DEBUG:swh.scheduler.task.LoadDiskGitRepository:Creating git origin for http://webkit/qt-haiku-webkit.git
DEBUG:swh.scheduler.task.LoadDiskGitRepository:Done creating git origin for http://webkit/qt-haiku-webkit.git
Traceback (most recent call last):
  File "./load-git-disk.py", line 26, in <module>
    main()
  File "/usr/lib/python3/dist-packages/click/core.py", line 716, in __call__
    return self.main(*args, **kwargs)
  File "/usr/lib/python3/dist-packages/click/core.py", line 696, in main
    rv = self.invoke(ctx)
  File "/usr/lib/python3/dist-packages/click/core.py", line 889, in invoke
    return ctx.invoke(self.callback, **ctx.params)
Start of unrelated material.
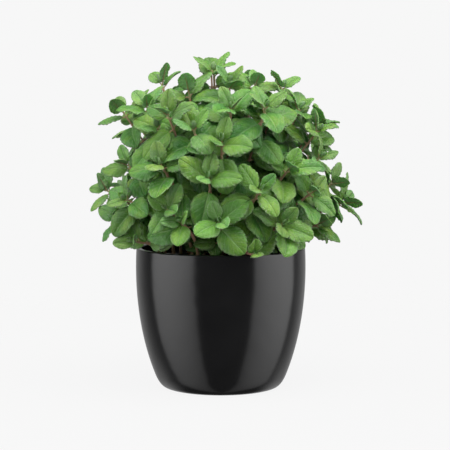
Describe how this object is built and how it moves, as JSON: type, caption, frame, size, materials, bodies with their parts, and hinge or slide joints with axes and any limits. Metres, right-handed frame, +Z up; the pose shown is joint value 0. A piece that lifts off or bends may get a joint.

  File "/usr/lib/python3/dist-packages/click/core.py", line 534, in invoke
    return callback(*args, **kwargs)
  File "./load-git-disk.py", line 22, in main
    date='2016-05-03T15:16:32+00:00')
  File "/home/tony/work/inria/repo/swh/swh-environment/swh-scheduler/swh/scheduler/task.py", line 35, in run
    raise e from None
  File "/home/tony/work/inria/repo/swh/swh-environment/swh-scheduler/swh/scheduler/task.py", line 32, in run
    result = self.run_task(*args, **kwargs)
  File "/home/tony/work/inria/repo/swh/swh-environment/swh-loader-git/swh/loader/git/tasks.py", line 39, in run_task
    return loader.load(origin_url, directory, dateutil.parser.parse(date))
  File "/home/tony/work/inria/repo/swh/swh-environment/swh-loader-git/swh/loader/git/base.py", line 422, in load
    self.fetch_data()
  File "/home/tony/work/inria/repo/swh/swh-environment/swh-loader-git/swh/loader/git/loader.py", line 48, in fetch_data
    type_name = self.repo[oid].type_name
  File "/usr/lib/python3/dist-packages/dulwich/repo.py", line 476, in __getitem__
    return self.object_store[self.refs[name]]
  File "/usr/lib/python3/dist-packages/dulwich/refs.py", line 256, in __getitem__
    raise KeyError(name)
KeyError: b'b2tmp_obj_SfIbZp'

Except that git fsck sees nothing wrong with this repository:

$ git fsck
Checking object directories: 100% (256/256), done.
Checking objects: 100% (809483/809483), done.
Checking connectivity: 928500, done.